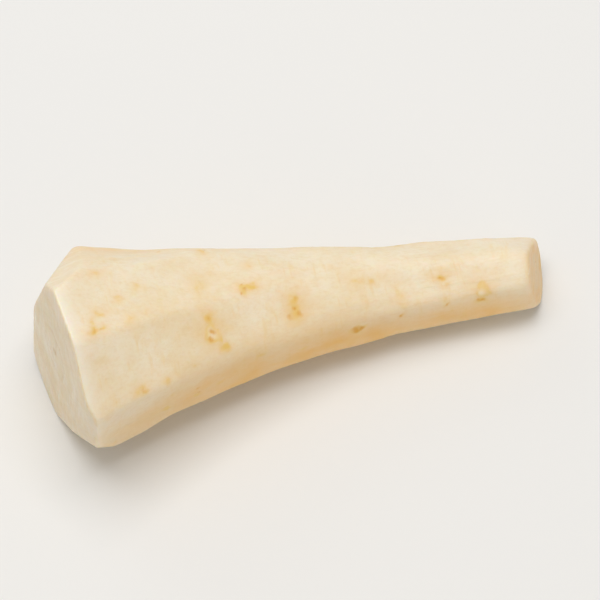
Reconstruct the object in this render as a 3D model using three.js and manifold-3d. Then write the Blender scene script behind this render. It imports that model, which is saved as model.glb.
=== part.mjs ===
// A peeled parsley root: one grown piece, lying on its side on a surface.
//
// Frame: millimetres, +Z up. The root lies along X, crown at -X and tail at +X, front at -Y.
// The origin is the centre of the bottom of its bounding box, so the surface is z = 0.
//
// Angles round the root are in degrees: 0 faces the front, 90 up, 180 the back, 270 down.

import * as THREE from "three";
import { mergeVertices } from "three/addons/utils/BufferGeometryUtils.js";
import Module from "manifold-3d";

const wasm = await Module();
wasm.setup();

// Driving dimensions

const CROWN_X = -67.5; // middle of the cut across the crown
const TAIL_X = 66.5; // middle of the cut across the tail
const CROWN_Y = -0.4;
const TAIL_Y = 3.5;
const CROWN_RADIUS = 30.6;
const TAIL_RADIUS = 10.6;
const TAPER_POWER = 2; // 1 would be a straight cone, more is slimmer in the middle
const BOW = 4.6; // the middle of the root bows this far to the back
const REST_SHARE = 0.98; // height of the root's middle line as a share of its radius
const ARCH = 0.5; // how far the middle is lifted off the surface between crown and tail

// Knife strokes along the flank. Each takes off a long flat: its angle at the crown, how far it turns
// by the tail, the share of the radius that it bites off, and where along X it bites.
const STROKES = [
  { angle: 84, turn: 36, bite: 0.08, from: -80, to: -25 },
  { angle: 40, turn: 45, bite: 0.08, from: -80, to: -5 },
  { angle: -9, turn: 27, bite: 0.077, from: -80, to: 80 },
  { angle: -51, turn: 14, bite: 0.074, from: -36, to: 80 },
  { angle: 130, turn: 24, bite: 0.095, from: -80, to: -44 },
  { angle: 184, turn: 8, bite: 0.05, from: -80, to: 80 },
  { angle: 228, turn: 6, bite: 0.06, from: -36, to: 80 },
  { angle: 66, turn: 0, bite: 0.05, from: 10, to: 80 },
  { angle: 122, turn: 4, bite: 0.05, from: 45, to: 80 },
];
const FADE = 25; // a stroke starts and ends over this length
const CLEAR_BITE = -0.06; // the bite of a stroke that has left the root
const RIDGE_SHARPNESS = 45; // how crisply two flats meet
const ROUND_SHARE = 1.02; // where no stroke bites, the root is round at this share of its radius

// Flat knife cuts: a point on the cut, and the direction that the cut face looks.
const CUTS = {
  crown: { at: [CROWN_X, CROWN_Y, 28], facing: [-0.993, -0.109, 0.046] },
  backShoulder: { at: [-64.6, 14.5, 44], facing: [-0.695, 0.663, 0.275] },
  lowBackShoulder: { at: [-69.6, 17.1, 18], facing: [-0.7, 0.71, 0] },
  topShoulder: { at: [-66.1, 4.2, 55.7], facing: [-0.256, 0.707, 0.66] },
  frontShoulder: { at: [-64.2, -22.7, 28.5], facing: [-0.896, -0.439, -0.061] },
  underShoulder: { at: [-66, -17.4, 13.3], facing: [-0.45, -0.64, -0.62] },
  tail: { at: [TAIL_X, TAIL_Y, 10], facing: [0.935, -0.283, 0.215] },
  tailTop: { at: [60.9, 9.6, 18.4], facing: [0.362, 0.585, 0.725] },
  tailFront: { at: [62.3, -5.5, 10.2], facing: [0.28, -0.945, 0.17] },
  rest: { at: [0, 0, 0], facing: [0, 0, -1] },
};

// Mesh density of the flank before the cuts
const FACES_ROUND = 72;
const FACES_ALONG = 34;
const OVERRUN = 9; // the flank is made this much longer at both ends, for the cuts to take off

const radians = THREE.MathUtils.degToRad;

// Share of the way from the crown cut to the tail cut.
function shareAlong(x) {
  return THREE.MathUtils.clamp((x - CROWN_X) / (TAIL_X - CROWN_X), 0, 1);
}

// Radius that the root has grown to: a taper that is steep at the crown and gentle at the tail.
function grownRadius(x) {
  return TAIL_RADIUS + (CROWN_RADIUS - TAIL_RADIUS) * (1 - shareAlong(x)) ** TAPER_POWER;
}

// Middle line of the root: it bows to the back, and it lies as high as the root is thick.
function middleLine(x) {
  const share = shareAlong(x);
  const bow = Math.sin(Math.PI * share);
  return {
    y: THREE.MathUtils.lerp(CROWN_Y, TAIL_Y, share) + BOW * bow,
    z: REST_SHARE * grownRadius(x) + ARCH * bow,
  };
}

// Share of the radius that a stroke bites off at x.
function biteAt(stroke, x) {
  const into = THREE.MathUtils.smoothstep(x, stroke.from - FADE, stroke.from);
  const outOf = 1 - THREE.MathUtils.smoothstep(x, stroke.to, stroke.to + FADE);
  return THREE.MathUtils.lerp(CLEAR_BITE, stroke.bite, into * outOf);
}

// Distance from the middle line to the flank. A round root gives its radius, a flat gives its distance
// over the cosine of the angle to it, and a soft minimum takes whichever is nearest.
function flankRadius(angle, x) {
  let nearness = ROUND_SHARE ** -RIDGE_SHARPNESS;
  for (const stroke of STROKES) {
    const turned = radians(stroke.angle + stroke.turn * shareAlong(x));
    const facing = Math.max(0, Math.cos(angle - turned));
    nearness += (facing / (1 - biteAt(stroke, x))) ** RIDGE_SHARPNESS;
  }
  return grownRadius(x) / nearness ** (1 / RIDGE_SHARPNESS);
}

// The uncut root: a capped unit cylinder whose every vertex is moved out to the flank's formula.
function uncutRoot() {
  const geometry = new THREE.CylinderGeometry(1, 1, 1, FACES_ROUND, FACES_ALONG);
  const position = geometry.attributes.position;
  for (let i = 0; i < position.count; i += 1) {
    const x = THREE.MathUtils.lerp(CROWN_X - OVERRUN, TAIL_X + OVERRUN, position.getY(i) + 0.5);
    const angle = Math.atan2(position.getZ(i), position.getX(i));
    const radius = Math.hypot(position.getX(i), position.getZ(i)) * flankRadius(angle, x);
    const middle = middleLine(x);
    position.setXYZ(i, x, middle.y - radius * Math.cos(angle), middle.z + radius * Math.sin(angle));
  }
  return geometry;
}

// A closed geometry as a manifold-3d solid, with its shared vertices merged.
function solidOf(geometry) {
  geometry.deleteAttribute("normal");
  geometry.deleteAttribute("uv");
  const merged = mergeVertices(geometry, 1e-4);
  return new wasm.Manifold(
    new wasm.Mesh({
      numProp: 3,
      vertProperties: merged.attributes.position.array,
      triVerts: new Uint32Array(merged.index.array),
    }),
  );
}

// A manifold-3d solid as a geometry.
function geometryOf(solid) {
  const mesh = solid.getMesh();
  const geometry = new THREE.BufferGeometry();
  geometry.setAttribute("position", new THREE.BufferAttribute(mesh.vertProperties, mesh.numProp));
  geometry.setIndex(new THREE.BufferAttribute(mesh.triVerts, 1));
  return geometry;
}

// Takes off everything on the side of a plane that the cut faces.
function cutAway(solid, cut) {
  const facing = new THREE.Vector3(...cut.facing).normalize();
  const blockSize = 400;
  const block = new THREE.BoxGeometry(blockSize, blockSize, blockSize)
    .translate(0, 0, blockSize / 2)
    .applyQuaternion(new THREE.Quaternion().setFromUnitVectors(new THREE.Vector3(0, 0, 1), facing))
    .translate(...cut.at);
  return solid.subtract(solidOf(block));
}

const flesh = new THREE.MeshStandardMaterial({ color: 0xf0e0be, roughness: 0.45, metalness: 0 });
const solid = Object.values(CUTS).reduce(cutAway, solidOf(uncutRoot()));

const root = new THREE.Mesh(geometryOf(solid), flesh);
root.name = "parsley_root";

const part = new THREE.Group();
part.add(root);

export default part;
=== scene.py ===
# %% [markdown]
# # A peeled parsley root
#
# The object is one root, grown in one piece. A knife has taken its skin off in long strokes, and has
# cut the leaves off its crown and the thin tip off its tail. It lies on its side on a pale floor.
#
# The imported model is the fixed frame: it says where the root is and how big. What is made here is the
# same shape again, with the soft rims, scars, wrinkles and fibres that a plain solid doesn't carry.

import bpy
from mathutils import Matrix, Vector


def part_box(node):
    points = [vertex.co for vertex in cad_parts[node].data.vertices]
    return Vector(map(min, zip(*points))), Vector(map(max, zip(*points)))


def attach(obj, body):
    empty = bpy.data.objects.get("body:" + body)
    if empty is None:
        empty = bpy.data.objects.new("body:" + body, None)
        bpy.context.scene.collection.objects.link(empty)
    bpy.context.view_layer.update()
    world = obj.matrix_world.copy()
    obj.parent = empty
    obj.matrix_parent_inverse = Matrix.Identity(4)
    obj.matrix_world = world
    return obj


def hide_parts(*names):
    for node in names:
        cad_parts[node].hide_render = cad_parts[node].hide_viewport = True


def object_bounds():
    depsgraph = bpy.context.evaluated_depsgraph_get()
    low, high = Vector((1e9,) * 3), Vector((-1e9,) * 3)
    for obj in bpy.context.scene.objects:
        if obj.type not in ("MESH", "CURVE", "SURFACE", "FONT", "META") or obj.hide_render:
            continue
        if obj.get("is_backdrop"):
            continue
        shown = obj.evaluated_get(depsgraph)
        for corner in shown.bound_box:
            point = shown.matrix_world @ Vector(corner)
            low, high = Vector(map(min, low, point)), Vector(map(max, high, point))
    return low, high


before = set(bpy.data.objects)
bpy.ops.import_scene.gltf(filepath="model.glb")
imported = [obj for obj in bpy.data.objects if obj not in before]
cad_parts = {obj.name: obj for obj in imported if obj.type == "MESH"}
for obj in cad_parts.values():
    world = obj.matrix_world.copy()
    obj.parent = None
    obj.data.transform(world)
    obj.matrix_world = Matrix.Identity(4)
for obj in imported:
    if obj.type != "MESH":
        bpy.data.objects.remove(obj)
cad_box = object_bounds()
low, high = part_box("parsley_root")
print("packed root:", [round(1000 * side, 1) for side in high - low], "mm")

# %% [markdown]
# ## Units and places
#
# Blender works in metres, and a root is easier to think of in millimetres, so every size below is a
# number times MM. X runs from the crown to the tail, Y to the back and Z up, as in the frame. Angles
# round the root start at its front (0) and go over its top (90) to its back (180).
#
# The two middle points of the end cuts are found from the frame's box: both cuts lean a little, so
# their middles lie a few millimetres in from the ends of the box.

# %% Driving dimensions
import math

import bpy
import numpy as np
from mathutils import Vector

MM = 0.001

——

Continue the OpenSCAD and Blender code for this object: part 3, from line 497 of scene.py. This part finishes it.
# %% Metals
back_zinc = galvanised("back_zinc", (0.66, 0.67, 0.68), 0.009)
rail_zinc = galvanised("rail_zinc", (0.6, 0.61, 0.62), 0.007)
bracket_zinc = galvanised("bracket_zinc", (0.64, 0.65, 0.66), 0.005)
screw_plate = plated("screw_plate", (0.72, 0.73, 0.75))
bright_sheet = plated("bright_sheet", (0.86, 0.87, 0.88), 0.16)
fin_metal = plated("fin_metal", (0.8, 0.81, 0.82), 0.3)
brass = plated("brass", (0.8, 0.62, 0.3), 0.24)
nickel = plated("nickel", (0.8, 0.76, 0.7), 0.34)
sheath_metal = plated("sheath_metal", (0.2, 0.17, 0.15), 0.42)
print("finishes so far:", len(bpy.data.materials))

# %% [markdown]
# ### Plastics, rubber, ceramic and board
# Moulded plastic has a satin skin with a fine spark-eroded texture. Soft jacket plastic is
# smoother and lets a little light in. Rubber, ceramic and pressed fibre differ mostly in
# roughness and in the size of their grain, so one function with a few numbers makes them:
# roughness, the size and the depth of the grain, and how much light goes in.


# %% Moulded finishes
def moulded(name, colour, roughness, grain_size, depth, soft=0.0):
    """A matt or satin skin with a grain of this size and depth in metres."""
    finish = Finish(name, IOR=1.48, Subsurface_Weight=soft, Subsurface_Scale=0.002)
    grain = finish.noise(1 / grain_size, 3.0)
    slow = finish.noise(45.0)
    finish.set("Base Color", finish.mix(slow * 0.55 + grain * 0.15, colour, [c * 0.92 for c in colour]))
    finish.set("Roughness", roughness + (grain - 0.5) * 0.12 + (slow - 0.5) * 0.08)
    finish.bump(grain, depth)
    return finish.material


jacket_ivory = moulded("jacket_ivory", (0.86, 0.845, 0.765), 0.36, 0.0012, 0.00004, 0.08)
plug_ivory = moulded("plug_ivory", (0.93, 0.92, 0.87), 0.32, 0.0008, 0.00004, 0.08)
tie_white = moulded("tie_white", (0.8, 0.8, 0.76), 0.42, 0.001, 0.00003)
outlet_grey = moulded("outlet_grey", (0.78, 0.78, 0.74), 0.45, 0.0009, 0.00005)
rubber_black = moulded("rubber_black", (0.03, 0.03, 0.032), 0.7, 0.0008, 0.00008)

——

• **Work to do**
Nothing but the lines from the one with "in imported if" through the one with "side, 1) for" should be repeated, and each exactly.

• **Exercise solution**
cad_parts = {obj.name: obj for obj in imported if obj.type == "MESH"}
for obj in cad_parts.values():
    world = obj.matrix_world.copy()
    obj.parent = None
    obj.data.transform(world)
    obj.matrix_world = Matrix.Identity(4)
for obj in imported:
    if obj.type != "MESH":
        bpy.data.objects.remove(obj)
cad_box = object_bounds()
low, high = part_box("parsley_root")
print("packed root:", [round(1000 * side, 1) for side in high - low], "mm")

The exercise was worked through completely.